The exercise: Among the entries that follow, the required portion opens with the line containing "for (const [sideName, side]" and closes with the line containing "obj.matrix_parent_inverse = Matrix.Identity(4)". Give that portion again exactly, and nothing else.

Supplied records:
════════════════
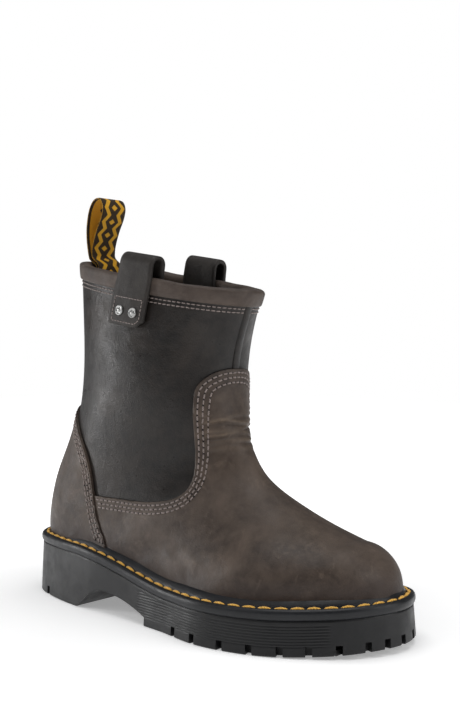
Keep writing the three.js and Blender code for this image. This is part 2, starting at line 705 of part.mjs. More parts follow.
// ---------------------------------------------------------------- heel pull loop
// The loop swings about the root of its two legs, just above the collar's inner edge.
const LOOP_DEPTH = INNER[1] + GAP + BAND_WALL + LOOP.inside; // the tail's outer face, below the upper's skin
const loopBase = () => {
  const inner = lastPointAt(0, Math.PI, LOOP_DEPTH + LOOP.tailThickness - LOOP.thickness / 2);
  return [inner.x, collarLine(inner.x) + LOOP.root + LOOP_CLEARANCE];
};
const LOOP_PIVOT = loopBase();
// The webbing's middle line over the root, as [forward, up]: up the back leg, over, and down the front leg.
const LOOP_LINE = spline([
  [-0.7, 0], [-2.6, 8], [-4, 18], [-3.6, 28], [-0.4, 38], [5, 43.5], [11, 43.6], [14, 38.5], [12.5, 31.5],
  [7.5, 23.5], [3.4, 14], [1.2, 6], [0.7, 0],
], 26);
function heelLoop() {
  const [x, z] = LOOP_PIVOT;
  const line = LOOP_LINE.map(([a, b]) => [x + a, z + b]);
  const webbing = sidePrism(ribbon(line, LOOP.thickness), -LOOP.width / 2, LOOP.width / 2);
  const root = new THREE.CylinderGeometry(LOOP.root, LOOP.root, LOOP.width, 12);
  root.translate(x, 0, z);
  return webbing.add(solidOf(root));
}
function heelLoopTail() {
  const half = LOOP.width / 2;
  const top = LOOP_PIVOT[1] - LOOP.root - GAP - 0.1;
  return lastSolid(LOOP_DEPTH).subtract(lastSolid(LOOP_DEPTH + LOOP.tailThickness))
    .intersect(box(-FAR, STATIONS[0].back[0] / 2, -half, half, top - LOOP.tail, top))
    .subtract(aboveCollar(0));
}

// ---------------------------------------------------------------- footbed
const footbedPart = (low, high) => strip(low, high).intersect(lastSolid(INNER[1] + FOOTBED_CLEARANCE));
const FOAM_LOW = BOARD + 2 * GAP;
const COVER_LOW = FOAM_LOW + FOAM + GAP;

// ---------------------------------------------------------------- assembly
const finishes = {
  vampLeather: { color: 0x4d433c, roughness: 0.62, metalness: 0 },
  quarterLeather: { color: 0x35312f, roughness: 0.58, metalness: 0 },
  strapLeather: { color: 0x3a3533, roughness: 0.6, metalness: 0 },
  lining: { color: 0x6e6258, roughness: 0.9, metalness: 0 },
  felt: { color: 0x8a8680, roughness: 0.95, metalness: 0 },
  rubber: { color: 0x232324, roughness: 0.55, metalness: 0 },
  thread: { color: 0xe0a63c, roughness: 0.6, metalness: 0 },
  webbing: { color: 0x1c1c20, roughness: 0.8, metalness: 0 },
  board: { color: 0x9a7b56, roughness: 0.9, metalness: 0 },
  foam: { color: 0x3d3d40, roughness: 0.95, metalness: 0 },
  steel: { color: 0x9a9da0, roughness: 0.35, metalness: 1 },
  silver: { color: 0xc4c4c2, roughness: 0.3, metalness: 1 },
};
const boot = new THREE.Group();
function piece(name, solid, finish) {
  const mesh = new THREE.Mesh(geometryOf(solid), new THREE.MeshStandardMaterial(finishes[finish]));
  mesh.name = name;
  boot.add(mesh);
}

piece("outsole", outsole(), "rubber");
piece("welt", welt(), "rubber");
piece("welt_thread", weltThread(), "thread");
piece("shank", strip(FILLER_LOW, FILLER_LOW + SHANK.thickness).intersect(shankSlot(0)), "steel");
piece("bottom_filler", fillerStrip().intersect(ahead(HEEL_PAD_FRONT + GAP)).subtract(shankSlot(GAP)), "board");
piece("heel_cushion", fillerStrip().intersect(behind(HEEL_PAD_FRONT)), "foam");
piece("insole_board", strip(GAP, GAP + BOARD).intersect(lastSolid(INNER[1] + BOARD_CLEARANCE)), "board");
piece("footbed_foam", footbedPart(FOAM_LOW, FOAM_LOW + FOAM), "foam");
piece("footbed_cover", footbedPart(COVER_LOW, COVER_LOW + COVER), "lining");

piece("vamp", vamp(), "vampLeather");
piece("heel_panel", heelPanel(), "vampLeather");
const backing = vampBacking();
const beadBack = CAP_BACK - BEAD_WIDTH;
piece("toe_cap", backing.intersect(ahead(CAP_BACK)), "steel");
piece("toe_cap_bead", backing.intersect(ahead(beadBack)).intersect(behind(CAP_BACK - GAP)), "felt");
piece("interlining", backing.intersect(behind(beadBack - GAP)), "felt");
piece("heel_counter", middleLayer().intersect(heelRegion(OVERLAP + GAP)), "board");
piece("vamp_lining", lining().intersect(liningSplit(0)), "lining");

const holes = [-1, 1].flatMap((side) => rivetPlaces(side).map((place) => rivetHole(place, side)));
const drilled = (solid) => holes.reduce((s, hole) => s.subtract(hole), solid);
const bothQuarters = drilled(quarters());
piece("quarter_lateral", bothQuarters.intersect(outerSide(-GAP / 2)), "quarterLeather");
piece("quarter_medial", bothQuarters.intersect(innerSide(GAP / 2)), "quarterLeather");
piece("shaft_lining", drilled(lining().subtract(liningSplit(GAP))), "lining");
piece("collar_band", collarBand(), "vampLeather");
piece("front_seam_tape", seamTape(true), "vampLeather");
piece("back_seam_tape", seamTape(false), "vampLeather");

for (const [sideName, side] of [["lateral", -1], ["medial", 1]]) {
  piece("pull_strap_" + sideName, strap(side), "strapLeather");
  rivetPlaces(side).forEach((place, i) => {
    const end = ["rear", "front"][i];
    piece("rivet_" + sideName + "_" + end, rivet(side, place), "silver");
    piece("rivet_burr_" + sideName + "_" + end, rivetBurr(side, place), "silver");
  });
}
piece("heel_loop", heelLoop(), "webbing");
piece("heel_loop_tail", heelLoopTail(), "webbing");

// The origin is the middle of the boot's box, on the floor.
const extent = new THREE.Box3().setFromObject(boot);
boot.position.set(-(extent.min.x + extent.max.x) / 2, -(extent.min.y + extent.max.y) / 2, -extent.min.z);
const part = new THREE.Group();
part.add(boot);
export default part;
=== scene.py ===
"""The looks of a steel toe work boot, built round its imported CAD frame.

Shapes are worked out in millimetres in the last's own coordinates, the same as the CAD part's, and are
moved into the frame and scaled to metres when a mesh is made.
"""
import json
import math

import bpy
import numpy as np
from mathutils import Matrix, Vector


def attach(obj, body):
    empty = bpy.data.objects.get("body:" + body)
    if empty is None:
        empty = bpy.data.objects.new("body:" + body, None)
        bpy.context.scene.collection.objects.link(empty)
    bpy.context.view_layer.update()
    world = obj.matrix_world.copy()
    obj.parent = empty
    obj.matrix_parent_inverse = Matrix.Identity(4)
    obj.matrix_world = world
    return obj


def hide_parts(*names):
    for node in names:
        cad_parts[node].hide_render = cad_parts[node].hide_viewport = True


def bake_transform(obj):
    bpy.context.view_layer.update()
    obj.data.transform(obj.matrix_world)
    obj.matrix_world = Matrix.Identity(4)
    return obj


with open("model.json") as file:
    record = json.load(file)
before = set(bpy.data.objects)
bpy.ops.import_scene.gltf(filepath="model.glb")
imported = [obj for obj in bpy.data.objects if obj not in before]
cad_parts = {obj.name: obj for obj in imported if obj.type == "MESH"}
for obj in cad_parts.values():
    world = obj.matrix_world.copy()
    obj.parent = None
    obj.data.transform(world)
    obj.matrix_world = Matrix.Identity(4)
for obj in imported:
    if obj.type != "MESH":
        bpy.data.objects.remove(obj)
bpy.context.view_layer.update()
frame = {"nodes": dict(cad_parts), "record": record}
MM = 0.001
TURN = 2 * math.pi

# ---------------------------------------------------------------- driving dimensions
JOINTS = {joint["name"]: joint for joint in frame["record"]["behaviour"]["joints"]}
PIVOT = np.array([-117.495, 0, 254.972])  # the heel loop's hinge, in the last's coordinates
SHIFT = np.array(JOINTS["heel_loop_tilt"]["pos_m"]) / MM - PIVOT

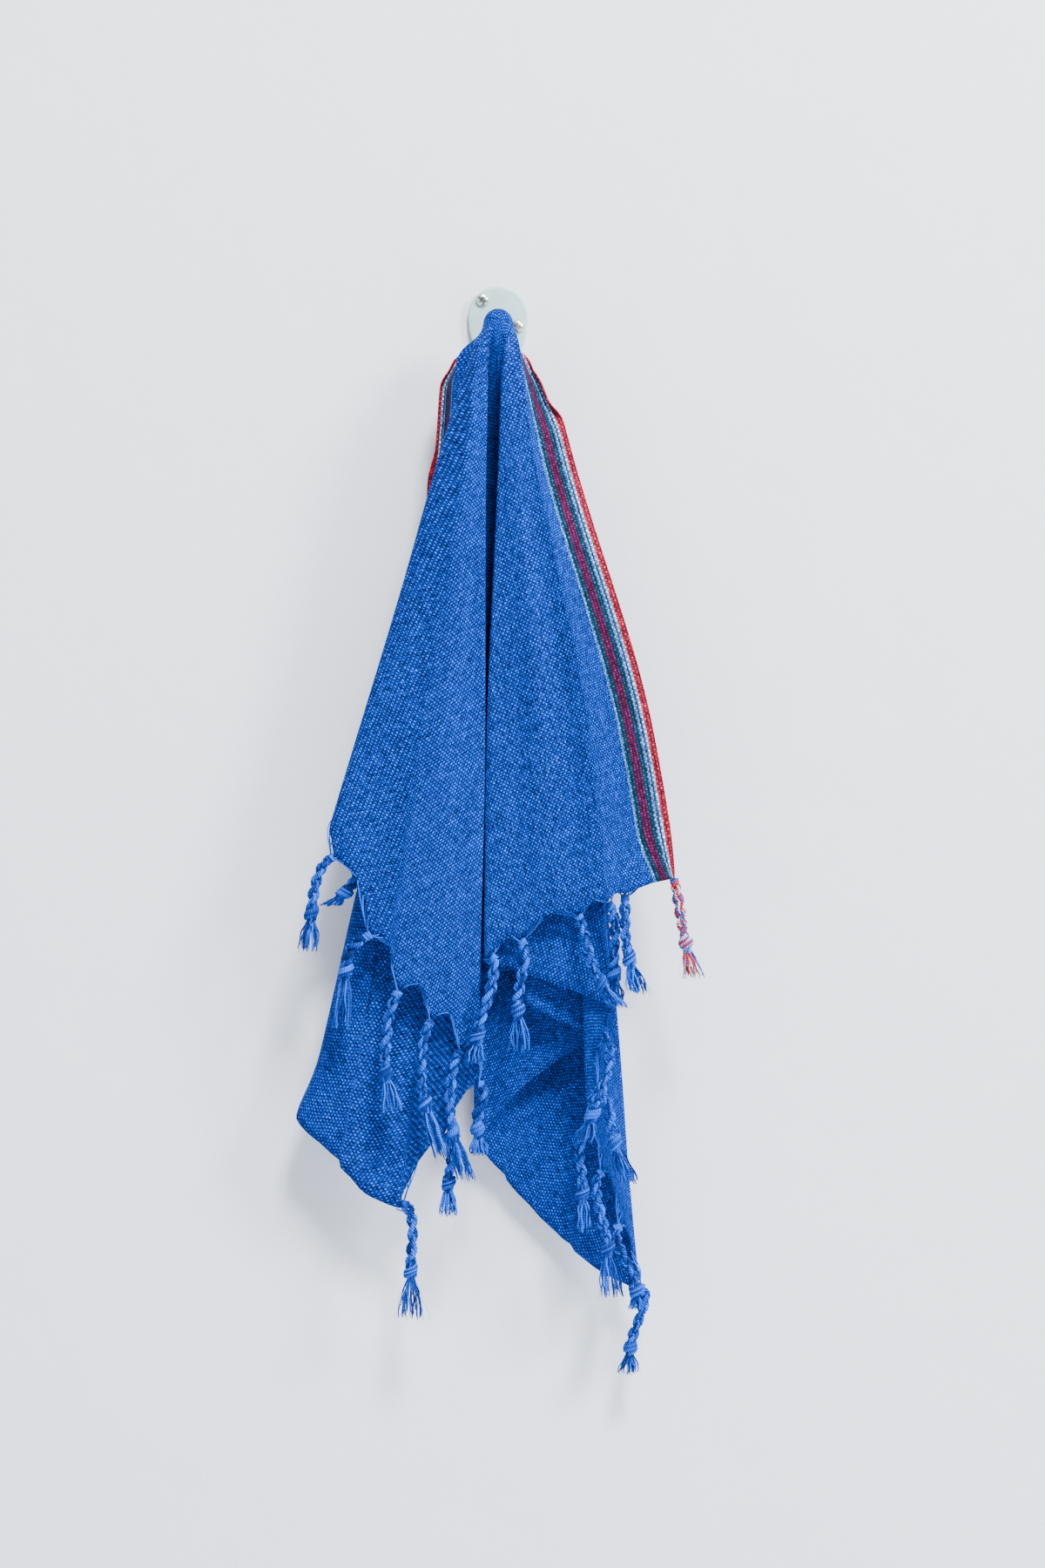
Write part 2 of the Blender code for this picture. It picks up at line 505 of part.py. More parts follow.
════════════════
Task output:
for (const [sideName, side] of [["lateral", -1], ["medial", 1]]) {
  piece("pull_strap_" + sideName, strap(side), "strapLeather");
  rivetPlaces(side).forEach((place, i) => {
    const end = ["rear", "front"][i];
    piece("rivet_" + sideName + "_" + end, rivet(side, place), "silver");
    piece("rivet_burr_" + sideName + "_" + end, rivetBurr(side, place), "silver");
  });
}
piece("heel_loop", heelLoop(), "webbing");
piece("heel_loop_tail", heelLoopTail(), "webbing");

// The origin is the middle of the boot's box, on the floor.
const extent = new THREE.Box3().setFromObject(boot);
boot.position.set(-(extent.min.x + extent.max.x) / 2, -(extent.min.y + extent.max.y) / 2, -extent.min.z);
const part = new THREE.Group();
part.add(boot);
export default part;
=== scene.py ===
"""The looks of a steel toe work boot, built round its imported CAD frame.

Shapes are worked out in millimetres in the last's own coordinates, the same as the CAD part's, and are
moved into the frame and scaled to metres when a mesh is made.
"""
import json
import math

import bpy
import numpy as np
from mathutils import Matrix, Vector


def attach(obj, body):
    empty = bpy.data.objects.get("body:" + body)
    if empty is None:
        empty = bpy.data.objects.new("body:" + body, None)
        bpy.context.scene.collection.objects.link(empty)
    bpy.context.view_layer.update()
    world = obj.matrix_world.copy()
    obj.parent = empty
    obj.matrix_parent_inverse = Matrix.Identity(4)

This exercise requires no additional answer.